Wood types are made by an ingenious application of the pantagraph, the invention of William Leavenworth of Allentown, N. J., who introduced it in 1834. A tracing point at one end of the pantagraph follows the outline of a large model letter; this tracing motion is accurately repeated at the opposite end by a rapidly revolving cutter or router, which cuts a letter of similar shape out of a block of wood. The routing tool does nearly all the work; only a few cuts of the graver are required to finish the type. - The types of all American type founderies are made to the standard height of 92/100 of an inch. British types are usually of the same height, but those of founderies on the European continent are variable; some German types' are nearly an inch, and Russian types are more than an inch in height. In all countries the graduations of sizes or of bodies of types has been very irregular. Pierre Simon Fournier of Paris, in 1764, proposed the first practicable system. He divided a selected body of type, then known as "Cicero," into 12 equal parts, and made one such part, which he called a typographic point, the unitary basis for determining the dimensions of every larger size. All sizes were to be even multiples of the typographic point.

Fournier's system, which was adopted in France, had the serious defect of an undetermined size for the body Cicero. To remedy this defect, Didot fixed the body Cicero at -1/72 part of the royal French foot, and gave all the bodies made therefrom standard numerical names, which defined the number of points belonging to each body. Didot's system is now used in nearly all type founderies on the continent, but it has the disadvantage of being based on a disused measure, the royal foot, and of being in entire disagreement with the French metrical system.
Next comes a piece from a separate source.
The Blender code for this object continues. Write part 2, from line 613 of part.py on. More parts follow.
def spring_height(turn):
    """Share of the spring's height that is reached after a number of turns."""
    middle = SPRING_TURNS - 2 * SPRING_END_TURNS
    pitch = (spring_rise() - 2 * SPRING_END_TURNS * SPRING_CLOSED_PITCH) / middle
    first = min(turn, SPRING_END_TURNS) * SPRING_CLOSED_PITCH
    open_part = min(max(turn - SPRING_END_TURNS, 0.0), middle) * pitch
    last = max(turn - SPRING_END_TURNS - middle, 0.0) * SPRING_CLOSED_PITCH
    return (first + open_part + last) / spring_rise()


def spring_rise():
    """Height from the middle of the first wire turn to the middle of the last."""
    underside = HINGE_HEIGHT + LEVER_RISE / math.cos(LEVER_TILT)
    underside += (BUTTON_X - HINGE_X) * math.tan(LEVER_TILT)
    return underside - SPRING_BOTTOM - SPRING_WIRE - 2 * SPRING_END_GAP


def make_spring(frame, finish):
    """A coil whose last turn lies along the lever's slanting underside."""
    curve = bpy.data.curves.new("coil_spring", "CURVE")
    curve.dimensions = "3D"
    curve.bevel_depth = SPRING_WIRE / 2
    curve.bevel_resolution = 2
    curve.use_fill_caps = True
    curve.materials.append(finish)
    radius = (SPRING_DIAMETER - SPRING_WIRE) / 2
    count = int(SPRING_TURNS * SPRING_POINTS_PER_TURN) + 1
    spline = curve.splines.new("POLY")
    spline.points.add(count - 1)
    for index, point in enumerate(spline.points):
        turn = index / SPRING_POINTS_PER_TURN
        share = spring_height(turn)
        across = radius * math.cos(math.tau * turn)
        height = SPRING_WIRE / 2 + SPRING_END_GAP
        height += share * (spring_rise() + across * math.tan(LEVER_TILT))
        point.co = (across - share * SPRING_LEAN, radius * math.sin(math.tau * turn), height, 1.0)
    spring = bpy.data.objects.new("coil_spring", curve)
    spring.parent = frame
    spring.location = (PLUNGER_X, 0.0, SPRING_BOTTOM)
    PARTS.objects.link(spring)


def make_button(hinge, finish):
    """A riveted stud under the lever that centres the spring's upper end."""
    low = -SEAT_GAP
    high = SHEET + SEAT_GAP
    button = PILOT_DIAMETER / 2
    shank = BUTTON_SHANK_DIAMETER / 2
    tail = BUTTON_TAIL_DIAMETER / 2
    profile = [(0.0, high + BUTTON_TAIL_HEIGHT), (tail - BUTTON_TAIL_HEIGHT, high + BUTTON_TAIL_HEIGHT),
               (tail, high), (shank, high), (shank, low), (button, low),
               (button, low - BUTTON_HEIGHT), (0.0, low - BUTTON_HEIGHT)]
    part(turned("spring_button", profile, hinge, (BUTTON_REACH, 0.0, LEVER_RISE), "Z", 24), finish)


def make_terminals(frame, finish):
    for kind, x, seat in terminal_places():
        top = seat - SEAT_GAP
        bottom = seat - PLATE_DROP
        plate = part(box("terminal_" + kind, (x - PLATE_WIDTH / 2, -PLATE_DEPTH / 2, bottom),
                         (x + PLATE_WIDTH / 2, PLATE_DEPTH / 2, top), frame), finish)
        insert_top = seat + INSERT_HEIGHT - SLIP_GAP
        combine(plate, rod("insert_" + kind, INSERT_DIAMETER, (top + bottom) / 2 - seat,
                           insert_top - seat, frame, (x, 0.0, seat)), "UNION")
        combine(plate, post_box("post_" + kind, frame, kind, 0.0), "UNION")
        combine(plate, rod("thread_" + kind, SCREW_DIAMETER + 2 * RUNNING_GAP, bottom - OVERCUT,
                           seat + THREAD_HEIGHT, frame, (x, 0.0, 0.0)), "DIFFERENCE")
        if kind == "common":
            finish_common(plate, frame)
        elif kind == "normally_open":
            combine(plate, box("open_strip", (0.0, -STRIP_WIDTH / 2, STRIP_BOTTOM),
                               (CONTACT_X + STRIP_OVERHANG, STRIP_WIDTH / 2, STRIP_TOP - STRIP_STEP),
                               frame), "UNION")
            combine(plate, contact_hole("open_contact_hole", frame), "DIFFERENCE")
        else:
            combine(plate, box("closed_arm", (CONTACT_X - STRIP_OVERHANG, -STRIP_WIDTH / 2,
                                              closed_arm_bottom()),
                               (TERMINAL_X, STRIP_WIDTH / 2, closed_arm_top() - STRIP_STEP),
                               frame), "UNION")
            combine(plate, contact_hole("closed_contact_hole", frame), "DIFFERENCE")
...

It has not been adopted by any English or American type founder. In 1822 George Bruce of New York introduced in his own type foundery a new system, in which the dimensions of the bodies were determined by the rule of geometrical progression, doubling every seventh size in any part of the series of sizes, and making each size 12.2462 per cent. smaller than the size following it. The distances between the sizes are irregular, but the dimensions of the bodies are in proper correlation. (See Printing, vol. xiii., p. 847.) - The matrices and moulds of the first printers were always made by goldsmiths and mechanicians, but the printers cast the types. As early as 1550 type founding was made a business entirely distinct from printing.
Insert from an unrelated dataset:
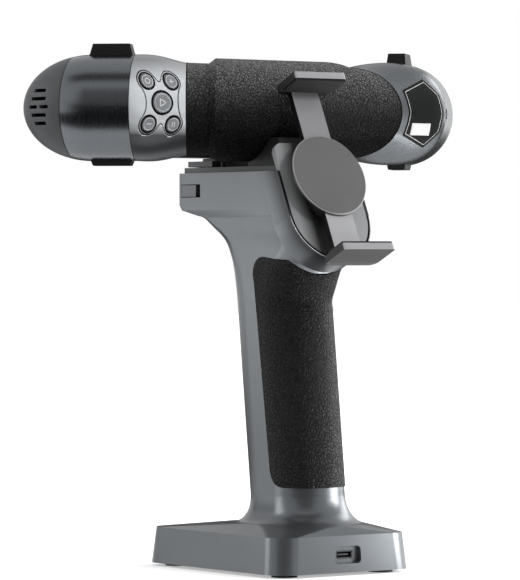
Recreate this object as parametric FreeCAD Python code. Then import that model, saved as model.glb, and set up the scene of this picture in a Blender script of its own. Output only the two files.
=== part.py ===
import FreeCAD, Part
import math
import os

# Handheld scanner docked on a pistol-grip desk stand with a swivelling phone clamp.
# Millimetres, +Z up, +X to the right, +Y the way the scanner looks.
# The pieces are built with the scanner bar's axis over Y = 0, then moved so that the origin is
# the middle of the whole object's box, on the surface it stands on.

V = FreeCAD.Vector

# ---------------------------------------------------------------- fits
GAP = 0.3            # between pieces that move on one another
SEAM = 0.15          # half of a visible joint line between two covers
RUN = 0.05           # radial clearance of a shaft in its hole
SCREW_R = 1.4        # shank of every small screw
SCREW_HEAD_R = 2.4
SCREW_HEAD_H = 1.4

# ---------------------------------------------------------------- scanner
BAR_Z = 214.2        # height of the bar's axis
NECK_R = 21.4        # bar beside the collars
SLEEVE_R = 23.9      # rubber sleeve on the middle of the bar
SLEEVE_T = 2.6       # rubber over the core at the neck
CORE_T = 2.2
CORE_TONGUE = 6.0    # core reaches this far under each collar
WALL = 2.2           # moulded covers of the scanner
COLLAR_X = 46.9      # where the bar's axis meets the joint of sleeve and collar
COLLAR_TURN = 36.0   # that joint's plane, turned about the vertical
NECK_W = 9.4         # plain neck between that joint and the thick sleeve
STEP_W = 3.8         # slope up to the thick sleeve
SLOPE_IN = 0.5       # slope's foot, below the neck's surface
HEAD_X = 75.2        # where the bar's axis meets the joint of collar and head
HEAD_TURN = 43.0     # the heads point outwards and forwards by this angle
HEAD_R = 24.4        # round heads
HEAD_BEND = 9.0      # collar's curve would run this far into the head
HEAD_BACK = 2.0      # barrel starts this far before the joint
COLLAR_IN = 4.0      # and this far under the sleeve
COLLAR_MID = (57.5, 39.0, 26.3, 23.3)   # collar's middle: X, turn, half width and half height
HEAD_L = 20.2        # straight part of a head
DOME_L = 32.1        # rounded end of a head
CAP_AT = 28.0        # from the collar joint to the end cap's joint, along the head
CAP_TURN = 53.0
SPLIT_Y = 12.0       # covers behind this plane, front housing before it
HOUSING_X = 84.0     # half length of the housing's middle
HOUSING_V = 21.8     # half height of the housing's middle
BEZEL_X = 101.0      # half length of the flat front
BEZEL_V = 21.2       # half height of the flat front
BEZEL_Y = 34.0       # back of the flat front
FRONT_Y = 42.0       # the flat front itself
WINDOW_T = 1.6
WINDOW_RIM = 5.0     # frame round the window
WINDOW_LEDGE = 2.0   # what the window is glued on

BUMPER_L = 22.0
BUMPER_W = 10.2
BUMPER_TOP_H = 4.9   # upper ones stand this far out of the head
BUMPER_LOW_H = 2.2
BUMPER_SLOPE = 2.4   # outer face is shorter by this at each end
BUMPER_TAPER = 0.8   # and narrower by this share
BUMPER_SINK = 1.0    # let into the shell

VENT_H = 1.6
VENT_GAP = 1.6       # between two slots of a row
VENT_PITCH = 3.75
VENT_Y = 16.8
VENT_ROWS = ((7.4,), (9.5,), (4.8, 5.8), (9.5,), (7.4,))

BUTTON_X = -74.9     # middle of the button group
BUTTON_Z = 1.8
BUTTON_BIG_R = 4.6
BUTTON_SMALL_R = 3.1
BUTTON_DX = 6.4
BUTTON_DZ = 9.8
BUTTON_OUT = 0.5     # caps stand proud of the collar
BUTTON_BACK_Y = -13.0
BOARD_FACE_Y = -8.0   # ends of the button stems
BUTTON_TRAVEL = 0.8
BUTTON_STEM_R = 1.6
BUTTON_BOARD_T = 1.2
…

Although types are now cast by machinery, and with improved appliances, the more important tools used in making them (the punch, matrix, and mould) are substantially the same as those used in the 15th century. Attempts have been made repeatedly to cast many types by one operation in multiple moulds, or to cut them like nails out of cold metal, but they have failed chiefly through the inability to secure accuracy of body. As the required accuracy can be produced only by casting types in an adjustable mould, it may be assumed that the inventor of the type mould was the inventor of typography. The literal translation of a tablet put up at Mentz in 1507 says that John G-utenberg was the first to make printing letters in brass. Engravings made by Amman at Frankfort in 1564, and by Moxon at London in 1683, prove that the old method of casting types by hand was that used by all type founders at the beginning of this century. The first important improvement in hand casting was made in 1811 by Archibald Binney of Philadelphia, who attached a spring lever to the matrix of the hand mould, giving it an automatic return movement which enabled the type caster to double his old performance.

In 1834 David Bruce of New York attached a hand force pump to the mould, which was of great value in the casting of large types, and gave a new impetus to the making of ornamental letters. William M. Johnson of Hempstead, Long Island, invented in 1828 a typecasting machine, which was used for some years by Elihu White of New York; but it was finally abandoned on account of the porousness of the types made by it. In 1838 David Bruce, jr., patented the machine which is the basis of most of those now used in America and Europe. The making of matrices by the electrotype process instead of by punching (a process of some value in the reproduction of matrices from types, or engravings in wood or soft metal) is the only recent improvement which has been generally adopted. - Types were first made in the United States by Christopher Sower of Germantown, Pa., about 1735. He cast several fonts in German and English for himself, and perhaps for others, and the anvil on which he forged his matrices of copper is still to be seen at Germantown. Sower, a publisher of books, was prevented from printing the Bible in English by the patent then held by the university of Oxford. As there was no patent on the Bible in German, he undertook this enterprise, making types, ink, and paper for the purpose, and published the first German edition of the book in America (4to, 1743). Christopher Sower, jr., continued the business, but neither lie nor his father can fairly be considered as type founders to the trade.

Their type-founding material was bought by Binney and Ronaldson of Philadelphia in 1798, who were materially aided by a grant of $5,000 from the state of Pennsylvania, and by the use of type-founding implements bought by Franklin when he was minister at Paris. Mitchelson, a Scotchman, made types in Boston in 1768, but soon abandoned the business. In 1769 Abel Buell of Killingworth, a silversmith, petitioned the assembly of Connecticut for money to establish a type foundery. He made types at the Sandemanian meeting house in New Haven, but with no benefit to himself or to the printers. William Wing of Hartford, in 1805, made unsuccessful attempts to cast types in conjoined moulds. His partner, Elihu White, established a type foundery at New York in 1810, and afterward at Buffalo and Cincinnati. Robert Lothian, from Scotland, began to make types at New York in 1806. He failed, but many years afterward was succeeded by his son George. John Baine, a type founder of Edinburgh, at the close of the revolutionary war established a foundery at Philadelphia. In 1813 the printers David and George Bruce, who then had the first stereotype foundery in the United States, began business as type founders.

George Bruce won a high reputation as a punch cutter and as a scientific type founder.